**Goal**
Write the material out again in full, exactly.

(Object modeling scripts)
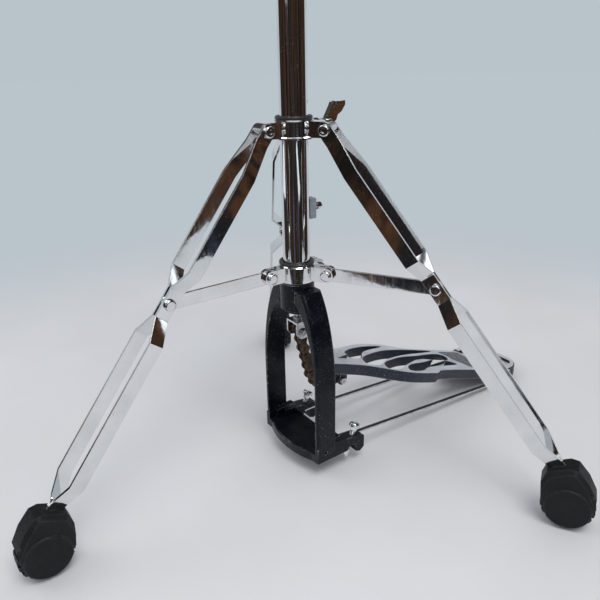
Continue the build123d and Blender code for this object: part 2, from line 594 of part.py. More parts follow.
# ---------------------------------------------------------------- chain and stirrup
def chain_points():
    """(a, z) of the chain's pins, from the stirrup to the anchor under the board."""
    straight = CHAIN_STRAIGHT * CHAIN_PITCH
    reach = sqrt(straight ** 2 + CHAIN_R ** 2)
    lean = asin(CAM_A / reach) - asin(CHAIN_R / reach)
    points = []
    for index in range(CHAIN_STRAIGHT + 1):
        distance = index * CHAIN_PITCH
        points.append((distance * sin(lean), CHAIN_TOP_Z - distance * cos(lean)))
    centre_z = CHAIN_TOP_Z - sqrt(reach ** 2 - CAM_A ** 2)
    step = 2 * asin(CHAIN_PITCH / 2 / CHAIN_R)
    for index in range(1, CHAIN_WRAPPED + 1):
        angle = pi + lean + index * step
        points.append((CAM_A + CHAIN_R * cos(angle), centre_z + CHAIN_R * sin(angle)))
    return points


def chain_plate(start, end, half_width, hole):
    """A waisted link plate sketched in (a, z)."""
    length = hypot(end[0] - start[0], end[1] - start[1])
    angle = degrees(atan2(end[1] - start[1], end[0] - start[0]))
    sketch = Circle(half_width) + Pos(length, 0) * Circle(half_width)
    sketch += Pos(length / 2, 0) * Rectangle(length, 1.3 * half_width)
    sketch -= Circle(hole) + Pos(length, 0) * Circle(hole)
    return Pos(*start) * Rot(0, 0, angle) * sketch


def link_plates(points, first, last, open_pin):
    """Inner plates on even links, outer plates on odd links."""
    plates = []
    for index in range(first, last):
        inner = index % 2 == 0
        low, high = (2.6, 4.0) if inner else (4.15, 5.55)
        hole = PIN_R + FIT
        sketch = chain_plate(points[index], points[index + 1], 5.8 if inner else 5.4, hole)
        for b_low, b_high in ((low, high), (-high, -low)):
            plate = side_slab(sketch, b_low, b_high)
            if open_pin == index + 1 and inner:
                centre = points[open_pin]
                plate -= bar(OPEN_PIN_R, pedal_point(centre[0], -9, centre[1]), pedal_point(centre[0], 9, centre[1]))
            plates.append(plate)
    return plates


OPEN_PIN_R = PIN_R + 0.9


def link_rollers(points, indices, open_pin):
    rollers = []
    for index in indices:
        a, z = points[index]
        bore = OPEN_PIN_R if index == open_pin else PIN_R + FIT
        roller = bar(4.0, pedal_point(a, -2.5, z), pedal_point(a, 2.5, z))
        rollers.append(roller - bar(bore, pedal_point(a, -3, z), pedal_point(a, 3, z)))
    return rollers


def link_pins(points, indices):
    pins = []
    for index in indices:
        a, z = points[index]
        pins.append(bar(PIN_R, pedal_point(a, -6.3, z), pedal_point(a, 6.3, z)))
    return pins


STIRRUP_TOP = 178.5
STIRRUP_HALF = 9.8


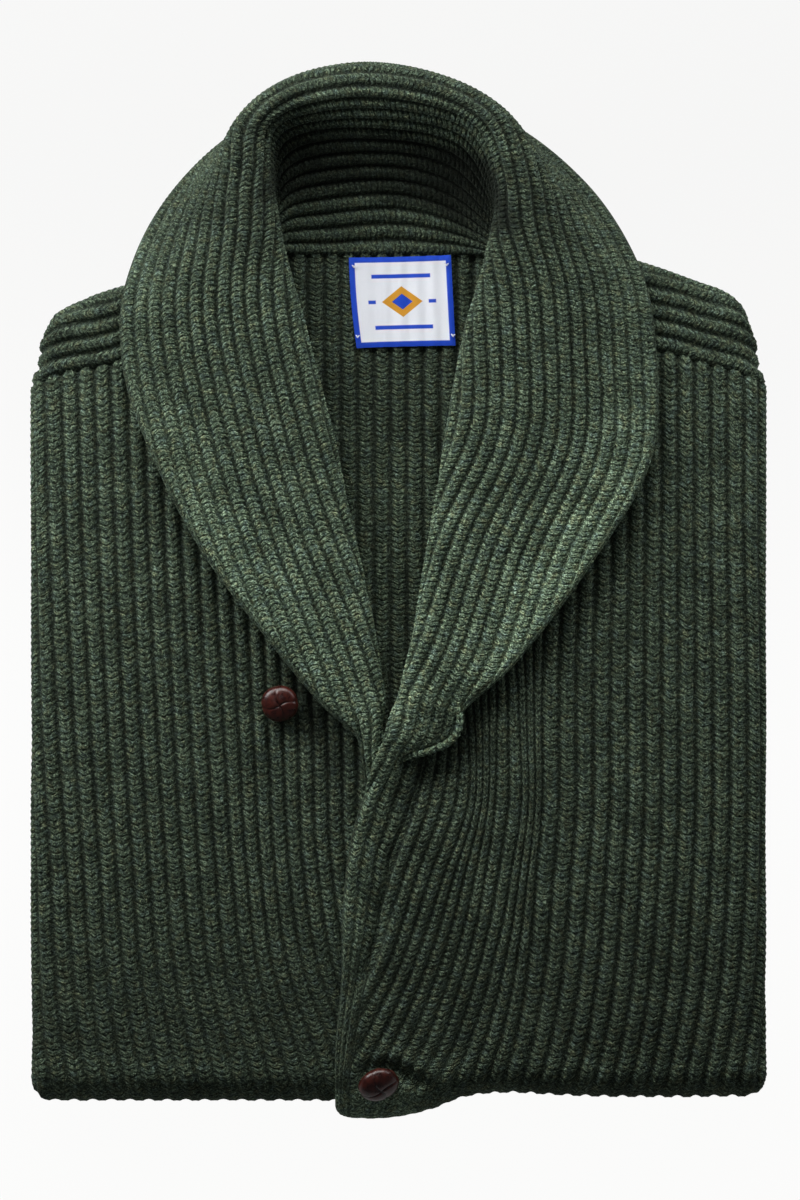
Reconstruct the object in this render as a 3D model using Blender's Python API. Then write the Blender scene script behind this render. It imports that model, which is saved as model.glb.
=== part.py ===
"""Shawl collar cardigan in chunky ribbed wool, folded and lying on its back.

Every cloth piece is a wall of real thickness. Its ribs are raised in the outer points over a plain
inside. Lengths are in millimetres until a mesh is built, and metres after that.

+Z is up, +Y points to the neck and +X to the wearer's left, because the cardigan lies face up.
The origin is on the surface it lies on, under the middle of the folded shape.
"""
import math

import bmesh
import bpy
import numpy as np
from mathutils import Euler, Vector

MM = 0.001

# ---- driving dimensions --------------------------------------------------------------------------
HALF_WIDTH = 201.0        # valleys at the side folds; the folded width is 405 mm over the ribs
WALL = 2.2                # cloth under the ribs
RELIEF = 1.7              # height of a rib over the valley beside it
SEAM_GAP = 0.8            # between two pieces at a seam
LAY_GAP = 0.5             # between two pieces that lie on each other
FLOOR_GAP = 0.3           # lowest rib of a wrapped piece over the surface

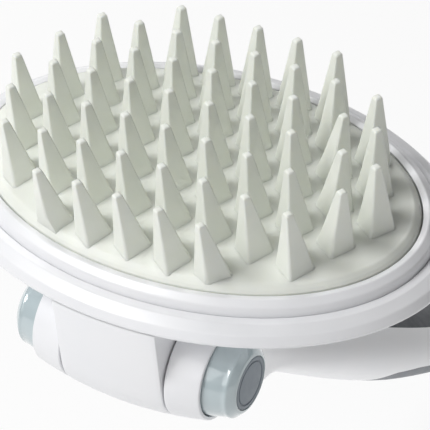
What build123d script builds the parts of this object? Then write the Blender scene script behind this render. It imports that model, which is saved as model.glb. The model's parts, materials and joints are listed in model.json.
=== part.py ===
"""Scalp massager brush: an oval head of soft teeth on a handle, joined by a lockable hinge.

Frame: millimetres, +Z up and out of the teeth, +X along the hinge barrel. The origin lies under
the middle of the brush, level with its lowest point. The handle runs towards +Y and down.
"""
from build123d import *
from math import cos, radians, sin, tan
import os

os.makedirs("parts", exist_ok=True)

# ---------------------------------------------------------------- driving dimensions (mm)
# Where the main pieces stand
HINGE_Y = -72.15  # hinge axis, from the middle of the footprint
HINGE_Z = 140.52  # hinge axis, above the lowest point of the handle
HEAD_FORWARD = 24.0  # head centre, in +Y from the hinge axis
HEAD_HEIGHT = 25.8  # crown of the pad, above the hinge axis
HANDLE_DIP = 42.0  # degrees between the head and the handle

# Head: every oval is the pad's oval, made larger or smaller all round; heights are from the crown
PAD_A = 43.1  # half length of the pad's edge, along X
PAD_B = 27.3  # half width of the pad's edge, along Y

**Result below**
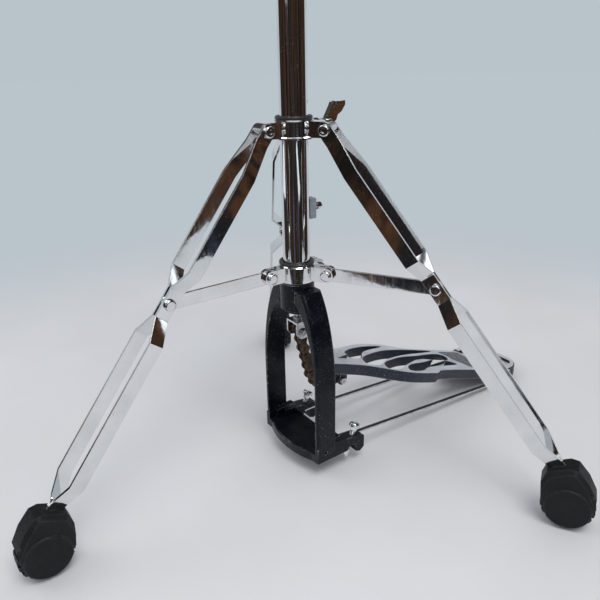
Continue the build123d and Blender code for this object: part 2, from line 594 of part.py. More parts follow.
# ---------------------------------------------------------------- chain and stirrup
def chain_points():
    """(a, z) of the chain's pins, from the stirrup to the anchor under the board."""
    straight = CHAIN_STRAIGHT * CHAIN_PITCH
    reach = sqrt(straight ** 2 + CHAIN_R ** 2)
    lean = asin(CAM_A / reach) - asin(CHAIN_R / reach)
    points = []
    for index in range(CHAIN_STRAIGHT + 1):
        distance = index * CHAIN_PITCH
        points.append((distance * sin(lean), CHAIN_TOP_Z - distance * cos(lean)))
    centre_z = CHAIN_TOP_Z - sqrt(reach ** 2 - CAM_A ** 2)
    step = 2 * asin(CHAIN_PITCH / 2 / CHAIN_R)
    for index in range(1, CHAIN_WRAPPED + 1):
        angle = pi + lean + index * step
        points.append((CAM_A + CHAIN_R * cos(angle), centre_z + CHAIN_R * sin(angle)))
    return points


def chain_plate(start, end, half_width, hole):
    """A waisted link plate sketched in (a, z)."""
    length = hypot(end[0] - start[0], end[1] - start[1])
    angle = degrees(atan2(end[1] - start[1], end[0] - start[0]))
    sketch = Circle(half_width) + Pos(length, 0) * Circle(half_width)
    sketch += Pos(length / 2, 0) * Rectangle(length, 1.3 * half_width)
    sketch -= Circle(hole) + Pos(length, 0) * Circle(hole)
    return Pos(*start) * Rot(0, 0, angle) * sketch


def link_plates(points, first, last, open_pin):
    """Inner plates on even links, outer plates on odd links."""
    plates = []
    for index in range(first, last):
        inner = index % 2 == 0
        low, high = (2.6, 4.0) if inner else (4.15, 5.55)
        hole = PIN_R + FIT
        sketch = chain_plate(points[index], points[index + 1], 5.8 if inner else 5.4, hole)
        for b_low, b_high in ((low, high), (-high, -low)):
            plate = side_slab(sketch, b_low, b_high)
            if open_pin == index + 1 and inner:
                centre = points[open_pin]
                plate -= bar(OPEN_PIN_R, pedal_point(centre[0], -9, centre[1]), pedal_point(centre[0], 9, centre[1]))
            plates.append(plate)
    return plates


OPEN_PIN_R = PIN_R + 0.9


def link_rollers(points, indices, open_pin):
    rollers = []
    for index in indices:
        a, z = points[index]
        bore = OPEN_PIN_R if index == open_pin else PIN_R + FIT
        roller = bar(4.0, pedal_point(a, -2.5, z), pedal_point(a, 2.5, z))
        rollers.append(roller - bar(bore, pedal_point(a, -3, z), pedal_point(a, 3, z)))
    return rollers


def link_pins(points, indices):
    pins = []
    for index in indices:
        a, z = points[index]
        pins.append(bar(PIN_R, pedal_point(a, -6.3, z), pedal_point(a, 6.3, z)))
    return pins


STIRRUP_TOP = 178.5
STIRRUP_HALF = 9.8


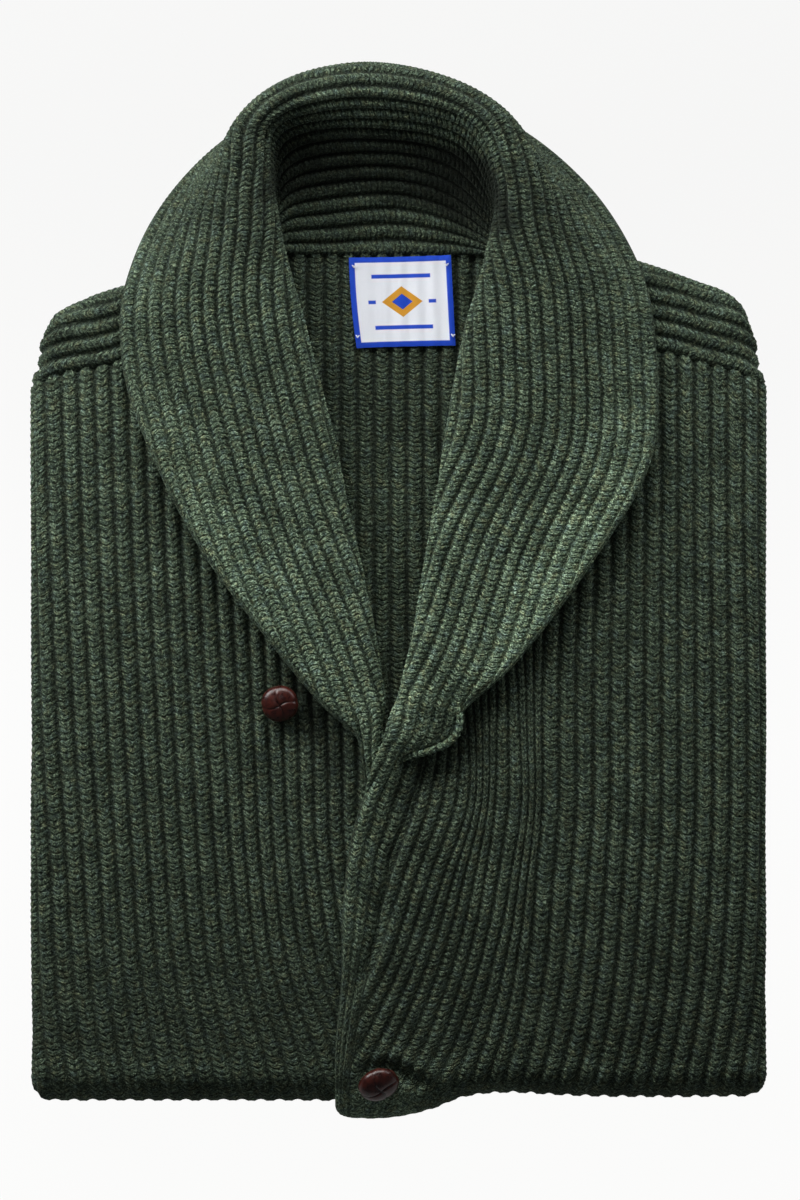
Reconstruct the object in this render as a 3D model using Blender's Python API. Then write the Blender scene script behind this render. It imports that model, which is saved as model.glb.
=== part.py ===
"""Shawl collar cardigan in chunky ribbed wool, folded and lying on its back.

Every cloth piece is a wall of real thickness. Its ribs are raised in the outer points over a plain
inside. Lengths are in millimetres until a mesh is built, and metres after that.

+Z is up, +Y points to the neck and +X to the wearer's left, because the cardigan lies face up.
The origin is on the surface it lies on, under the middle of the folded shape.
"""
import math

import bmesh
import bpy
import numpy as np
from mathutils import Euler, Vector

MM = 0.001

# ---- driving dimensions --------------------------------------------------------------------------
HALF_WIDTH = 201.0        # valleys at the side folds; the folded width is 405 mm over the ribs
WALL = 2.2                # cloth under the ribs
RELIEF = 1.7              # height of a rib over the valley beside it
SEAM_GAP = 0.8            # between two pieces at a seam
LAY_GAP = 0.5             # between two pieces that lie on each other
FLOOR_GAP = 0.3           # lowest rib of a wrapped piece over the surface

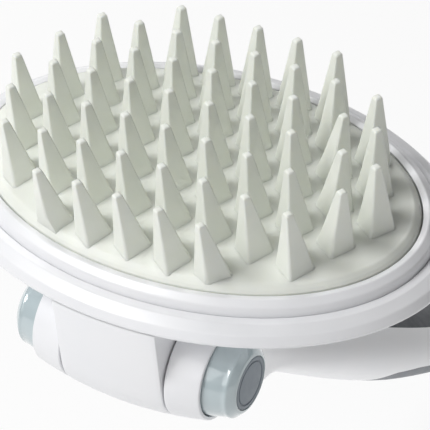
What build123d script builds the parts of this object? Then write the Blender scene script behind this render. It imports that model, which is saved as model.glb. The model's parts, materials and joints are listed in model.json.
=== part.py ===
"""Scalp massager brush: an oval head of soft teeth on a handle, joined by a lockable hinge.

Frame: millimetres, +Z up and out of the teeth, +X along the hinge barrel. The origin lies under
the middle of the brush, level with its lowest point. The handle runs towards +Y and down.
"""
from build123d import *
from math import cos, radians, sin, tan
import os

os.makedirs("parts", exist_ok=True)

# ---------------------------------------------------------------- driving dimensions (mm)
# Where the main pieces stand
HINGE_Y = -72.15  # hinge axis, from the middle of the footprint
HINGE_Z = 140.52  # hinge axis, above the lowest point of the handle
HEAD_FORWARD = 24.0  # head centre, in +Y from the hinge axis
HEAD_HEIGHT = 25.8  # crown of the pad, above the hinge axis
HANDLE_DIP = 42.0  # degrees between the head and the handle

# Head: every oval is the pad's oval, made larger or smaller all round; heights are from the crown
PAD_A = 43.1  # half length of the pad's edge, along X
PAD_B = 27.3  # half width of the pad's edge, along Y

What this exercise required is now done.